‘Pessoas que têm imunidade comprometida e que estão infectadas por muito tempo acumulam mutações’
Declaração foi feita pela pesquisadora da Universidade Yale Akiko Iwasaki, referência global em imunologia, com base em dados que tentam explicar o surgimento das variantes do coronavírus
Fabiana Cambricoli e Giovana Girardi, O Estado de S.Paulo
O surgimento das variantes do coronavírus tem chamado a atenção de cientistas em todo o mundo, que têm começado a levantar algumas hipóteses para explicá-las. “Há alguns dados surgindo que apontam que pessoas que têm a imunidade comprometida e que estão infectadas por muito tempo acumulam mutações. As variantes que estão despontando podem estar vindo desses pacientes que estão infectados por um longo tempo com covid”, disse ao Estadão a pesquisadora da Universidade Yale Akiko Iwasaki, referência global em imunologia. Ela participa nesta quinta-feira, 4, de um webinar promovido pelo Instituto Serrapilheira, para lançar um programa gratuito de formação de jovens cientistas.
“Como essas pessoas não conseguem eliminar o vírus sozinhas, elas costumam receber plasma de convalescentes. Isso pode acabar eliminando o vírus, mas dá tempo para que as mutações se acumulem antes da eliminação. O vírus que é selecionado para escapar do plasma convalescente pode circular na população dando origem às variantes”, disse. https://www.estadao.com.br/widget/coronavirus
“Ainda não está claro quais são exatamente as fontes dessas variantes no momento. Pacientes imunocomprometidos podem ser uma delas porque tendem a acumular múltiplas mutações dentro de si”, continua.

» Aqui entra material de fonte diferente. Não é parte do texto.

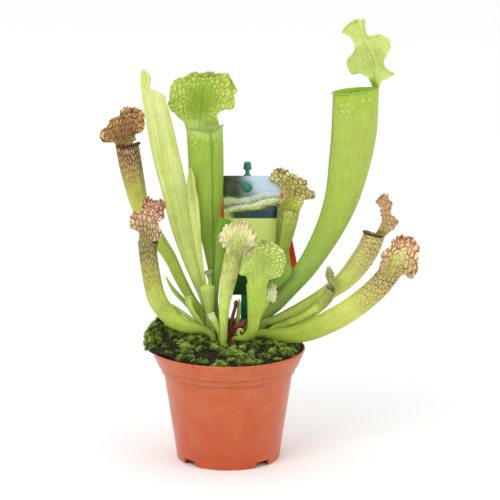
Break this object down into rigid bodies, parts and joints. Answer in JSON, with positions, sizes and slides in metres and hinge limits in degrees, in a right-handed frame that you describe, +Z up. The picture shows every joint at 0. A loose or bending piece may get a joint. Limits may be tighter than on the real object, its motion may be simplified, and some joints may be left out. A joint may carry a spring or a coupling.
{
  "type": "potted trumpet pitcher plant",
  "caption": "Trumpet pitcher plant with upright tubular leaves and frilled hoods, in a round nursery pot with moss and a staked plant label.",
  "frame": {"origin": "on the surface that the pot stands on, under the middle of the plant's whole width and depth; the pot's axis stands 24.5 mm towards -X", "axes": "+Z up along the pot's axis, -Y towards the side that the label faces, +X to the right seen from there"},
  "size_m": [0.2448, 0.12, 0.3456],
  "materials": {
    "pot": "satin",
    "substrate": "matte",
    "rhizome": "matte",
    "moss": "matte",
    "label_card": "satin",
    "label_stake": "satin",
    "pitcher_tall_right": "satin",
    "pitcher_tall_green": "satin",
    "pitcher_unopened": "satin",
    "leaf_pale_narrow": "satin",
    "pitcher_left_red": "satin",
    "pitcher_front_left": "satin",
    "pitcher_right_dark_lip": "satin",
    "pitcher_right_red_net": "satin",
    "pitcher_dying": "matte",
    "pitcher_front_cream": "satin",
    "pitcher_front_green": "satin",
    "pitcher_back_olive": "satin",
    "pitcher_young_green": "satin",
    "pitcher_frilled_small": "satin",
    "pitcher_round_hood": "satin",
    "bud_green": "satin",
    "pitcher_tiny_left": "satin",
    "leaf_narrow_left": "satin",
    "leaf_short_left": "satin",
    "pitcher_cut_short": "satin",
    "leaf_dried_tip": "matte",
    "shoot_red": "satin",
    "shoot_green": "satin",
    "bud_dark_red": "satin",
    "shoot_pale_hooked": "satin"
  },
  "bodies": {
    "root": {"pot": "pot", "substrate": "substrate", "rhizome": "rhizome", "moss": "moss", "label_card": "label_card", "label_stake": "label_stake", "pitcher_tall_right": "pitcher_tall_right", "pitcher_tall_green": "pitcher_tall_green", "pitcher_unopened": "pitcher_unopened", "leaf_pale_narrow": "leaf_pale_narrow", "pitcher_left_red": "pitcher_left_red", "pitcher_front_left": "pitcher_front_left", "pitcher_right_dark_lip": "pitcher_right_dark_lip", "pitcher_right_red_net": "pitcher_right_red_net", "pitcher_dying": "pitcher_dying", "pitcher_front_cream": "pitcher_front_cream", "pitcher_front_green": "pitcher_front_green", "pitcher_back_olive": "pitcher_back_olive", "pitcher_young_green": "pitcher_young_green", "pitcher_frilled_small": "pitcher_frilled_small", "pitcher_round_hood": "pitcher_round_hood", "bud_green": "bud_green", "pitcher_tiny_left": "pitcher_tiny_left", "leaf_narrow_left": "leaf_narrow_left", "leaf_short_left": "leaf_short_left", "pitcher_cut_short": "pitcher_cut_short", "leaf_dried_tip": "leaf_dried_tip", "shoot_red": "shoot_red", "shoot_green": "shoot_green", "bud_dark_red": "bud_dark_red", "shoot_pale_hooked": "shoot_pale_hooked"}
  },
  "joints": []
}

A suspeita surgiu com um paciente de 70 anos do Reino Unido. Ele foi infectado com covid-19 logo após ter passado por quimioterapia para tratar um linfoma, de modo que seu sistema imune estava comprometido e nenhum medicamento dado a ele no hospital melhorava sua condição. A saída foi aplicar o plasma de convalescente (com anticorpos de pessoas que já tinham se curado da doença).
O paciente acabou falecendo 102 dias após testar positivo e, em análises posteriores feitas em amostras dele, cientistas observaram que o vírus havia evoluído e desenvolvido mutações que mudaram sua capacidade de infectar células e escapar dos anticorpos.
Uma das mutações observadas no paciente foi encontrada depois na variante B.1.1.7, originada no Reino Unido, o que fez os cientistas também suspeitarem que ela possa ter surgido em um paciente imunocomprometido.
“A interpretação da B.1.1.7 sugere que o surgimento pode acontecer quando o vírus evolui mais rapidamente num só hospedeiro devido, por exemplo, a um sistema imune fragilizado que permite a reprodução continuada de vírus durante um período prolongado”, explicou ao Estadão o pesquisador Nuno Faria, do Imperial College de Londres, especialista em evolução de vírus. Ele também está participando dos estudos com a P.1.
“Acho que mais dessas variantes vão surgir. É uma questão de tempo e de sequenciamento genético até encontrarmos mais VOCs pelo mundo”, disse.
“Quando a transmissão é galopante, novos mutantes podem surgir e se espalhar. É como colocar lenha na fogueira. No outono e inverno de 2020, a transmissão nos EUA foi galopante, mas tínhamos apenas um vírus. Agora, os EUA também têm as variantes. Eu me preocupo com outra onda e mais variantes se não controlarmos a propagação entre a população”, complementou Akiko.